Don’t be shy—ask applicants to explain their income patterns. For example, they might have a seasonal business or project-based work. Consider the nature of their work when evaluating fluctuations.
What’s the Difference Between Schedule C and Schedule E?
Schedule C reports income from an active trade or business where the taxpayer materially participates (self-employment). Schedule E reports passive income, such as rental property income. Most self-employed applicants will have Schedule C; landlords report their rental income on Schedule E.
Those who file Schedule C typically include sole proprietors, freelancers, and gig workers, and they’re subject to self-employment tax.
Should I Require a CPA Letter from All Self-Employed Applicants?
Not necessarily. A CPA letter is useful when other documentation is limited or when you want additional professional verification, but it’s not required if tax returns and bank statements provide sufficient self-employed proof of income.
It’s often useful for applicants with complex income situations. But remember, a CPA letter isn’t a substitute for tax returns and bank statements. Consider making a CPA letter optional or requesting it only when other documentation is unclear.
If you do request a letter, note that CPA letters cost applicants $100-$500.
Can a Self-Employed Applicant Use a Cosigner?
Yes. A cosigner with a strong credit score (680+) and income (3-5x rent) can strengthen a self-employed applicant’s application. The cosigner becomes legally responsible for the rent if the tenant defaults.

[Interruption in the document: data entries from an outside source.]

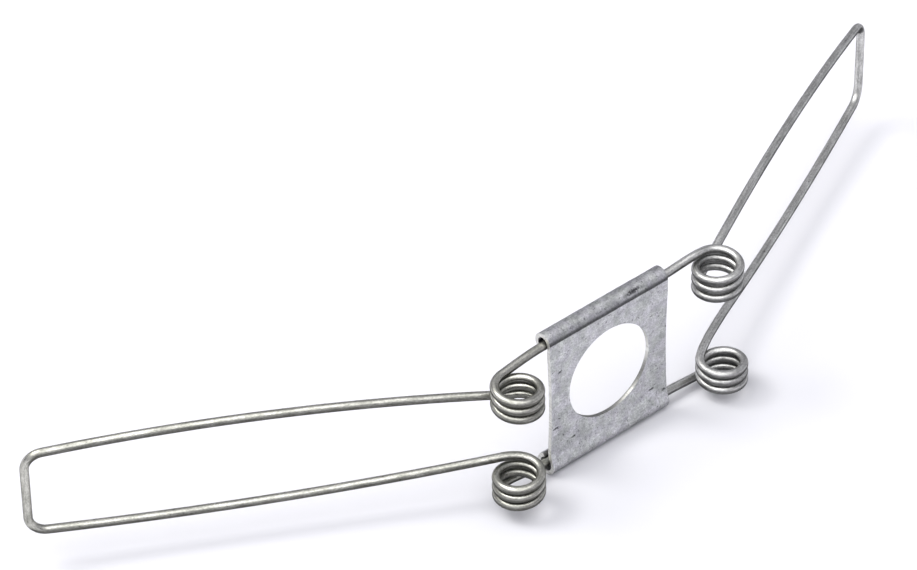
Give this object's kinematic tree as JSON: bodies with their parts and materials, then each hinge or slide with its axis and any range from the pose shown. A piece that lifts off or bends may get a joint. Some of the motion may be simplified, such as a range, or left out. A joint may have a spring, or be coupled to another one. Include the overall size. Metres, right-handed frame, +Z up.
{
  "type": "double torsion spring clip",
  "caption": "Sheet-metal plate with a round hole and rolled edges, carrying a wire torsion spring with a long U-shaped bail on each side; the bails squeeze together behind the plate.",
  "frame": {"origin": "centre of the plate's round hole, halfway through the sheet", "axes": "+X along the plate's rolled edges, +Y to the back, the side the bails fold to, +Z up along the bails' hinge axes"},
  "size_m": [0.2551, 0.0672, 0.041],
  "materials": {
    "plate": "galvanised, satin, with small dents and scratches",
    "left_wire": "drawn spring wire, zinc plated, semi-bright",
    "right_wire": "drawn spring wire, zinc plated, semi-bright"
  },
  "bodies": {
    "plate_and_legs": {"plate": "plate", "left_upper_leg": "left_wire", "left_upper_coil": "left_wire", "left_lower_leg": "left_wire", "left_lower_coil": "left_wire", "right_upper_leg": "right_wire", "right_upper_coil": "right_wire", "right_lower_leg": "right_wire", "right_lower_coil": "right_wire"},
    "left_bail": {"left_bail": "left_wire"},
    "right_bail": {"right_bail": "right_wire"}
  },
  "joints": [
    {"name": "left_bail_hinge", "type": "hinge", "parent": "plate_and_legs", "child": "left_bail", "pos_m": [-0.031, -0.004, -0.0008], "axis": [0, 0, -1], "range_deg": [-30, 60], "stiffness_Nm_per_rad": 2.4, "deforming": ["left_upper_coil", "left_lower_coil"]},
    {"name": "right_bail_hinge", "type": "hinge", "parent": "plate_and_legs", "child": "right_bail", "pos_m": [0.0306, -0.004, -0.001], "axis": [0, 0, 1], "range_deg": [-25, 65], "stiffness_Nm_per_rad": 2.4, "deforming": ["right_upper_coil", "right_lower_coil"]}
  ]
}
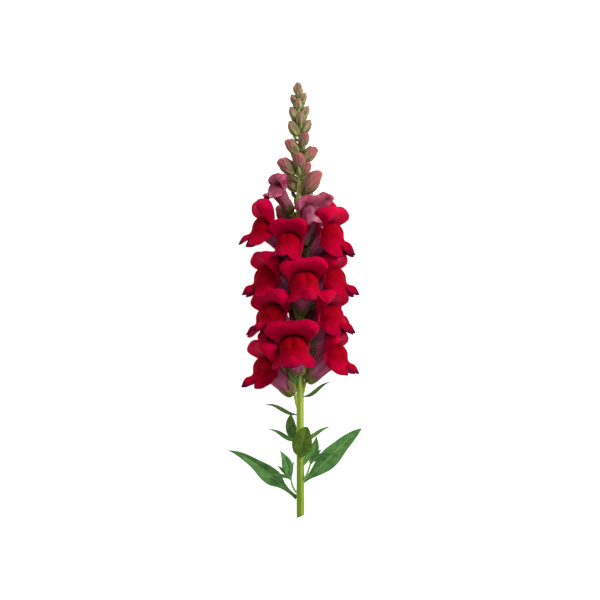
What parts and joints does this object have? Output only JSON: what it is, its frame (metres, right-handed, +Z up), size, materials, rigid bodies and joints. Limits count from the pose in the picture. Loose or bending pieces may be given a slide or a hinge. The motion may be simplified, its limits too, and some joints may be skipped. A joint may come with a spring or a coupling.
{
  "type": "snapdragon flower spike",
  "caption": "Cut snapdragon spike lying on its back: open two-lipped red blooms round a leafy green stem, with half-open blooms and buds towards the tip.",
  "frame": {"origin": "on the surface the spike lies on, under the middle of its bounding box", "axes": "+Y along the stem from the cut end to the tip, +Z up from the surface, +X to the right as seen from above"},
  "size_m": [0.0878, 0.2908, 0.0724],
  "materials": {
    "stem_green": "matt, ribbed, with a fine down",
    "petal_red": "velvety",
    "petal_pink": "velvety",
    "leaf_green": "satin with a paler midrib"
  },
  "bodies": {
    "root": {"stem": "stem_green", "bloom_01": "petal_red", "bloom_02": "petal_red", "bloom_03": "petal_red", "bloom_04": "petal_red", "bloom_05": "petal_red", "bloom_06": "petal_red", "bloom_07": "petal_red", "bloom_08": "petal_red", "bloom_09": "petal_red", "bloom_10": "petal_red", "bloom_11": "petal_red", "bloom_12": "petal_red", "bloom_13": "petal_red", "bloom_14": "petal_red", "bloom_15": "petal_red", "bloom_16": "petal_red", "bloom_17": "petal_red", "bloom_18": "petal_red", "bloom_19": "petal_red", "bloom_20": "petal_red", "young_bloom_1": "petal_pink", "young_bloom_2": "petal_pink", "bud_petals_1": "petal_pink", "bud_petals_2": "petal_pink", "bud_petals_3": "petal_pink", "bud_petals_4": "petal_pink", "bud_petals_5": "petal_pink", "bud_petals_6": "petal_pink", "bud_petals_7": "petal_pink", "bud_petals_8": "petal_pink", "bud_petals_9": "petal_pink", "bud_petals_10": "petal_pink", "bud_petals_11": "petal_pink", "bud_petals_12": "petal_pink", "leaf_1": "leaf_green", "leaf_2": "leaf_green", "leaf_3": "leaf_green", "leaf_4": "leaf_green", "leaf_5": "leaf_green", "leaf_6": "leaf_green", "leaf_7": "leaf_green", "side_shoot_left": "leaf_green", "side_shoot_right": "leaf_green"}
  },
  "joints": []
}
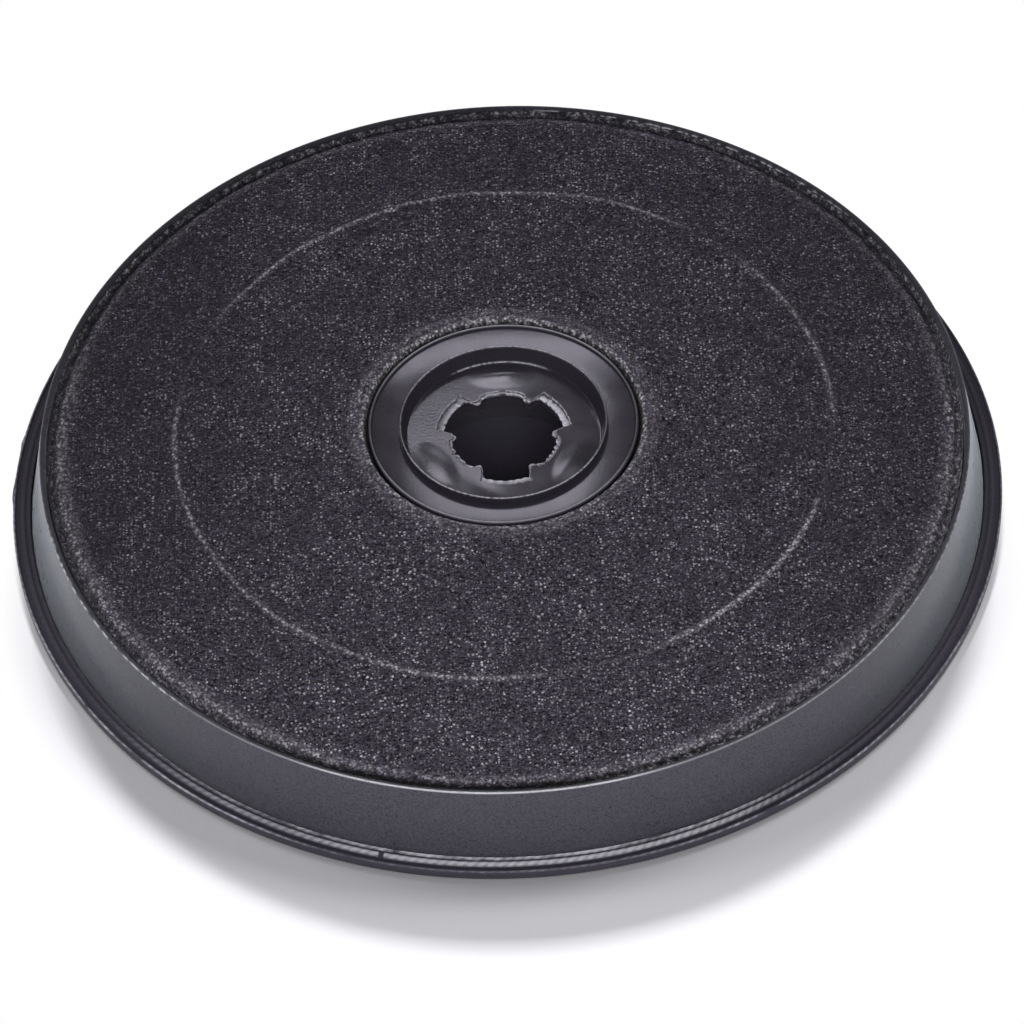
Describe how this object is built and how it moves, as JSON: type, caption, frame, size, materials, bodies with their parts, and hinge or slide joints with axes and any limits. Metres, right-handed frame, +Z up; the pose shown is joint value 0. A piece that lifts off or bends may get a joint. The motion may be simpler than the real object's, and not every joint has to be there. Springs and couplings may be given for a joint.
{
  "type": "cooker hood carbon filter",
  "caption": "Round activated carbon filter for a cooker hood: black drafted casing, felt top with a creased ring, and a bayonet hub in the middle.",
  "frame": {"origin": "middle of the underside, on the surface that the filter lies on", "axes": "+Z up through the hub towards the felt side; one lobe of the bayonet hole points along -Y"},
  "size_m": [0.233, 0.233, 0.0239],
  "materials": {
    "casing_plastic": "satin moulded black, fine even grain",
    "base_plastic": "satin moulded black",
    "hub_plastic": "glossy moulded black",
    "felt": "needled felt, black with pale fibres",
    "liner_felt": "thin needled felt, black",
    "carbon": "black granules"
  },
  "bodies": {
    "root": {"casing": "casing_plastic", "base_grille": "base_plastic", "hub_socket": "hub_plastic", "fleece_cover": "felt", "liner_inner": "liner_felt", "liner_outer": "liner_felt", "carbon_bed_inner": "carbon", "carbon_bed_outer": "carbon"}
  },
  "joints": []
}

The cosigner agreement should clearly state that the cosigner is jointly liable for all financial obligations. Screen the cosigner with the same rigor as you would the primary applicant.
Verifying Self-Employed Income with Confidence
Self-employed renters are a growing group you can’t afford to overlook. Proper verification protects your property while keeping your applicant pool strong and healthy.
The key? Always request multiple documents and cross-reference them carefully. And technology adds an extra dose of protection, catching inconsistencies and fraud that human reviews often miss.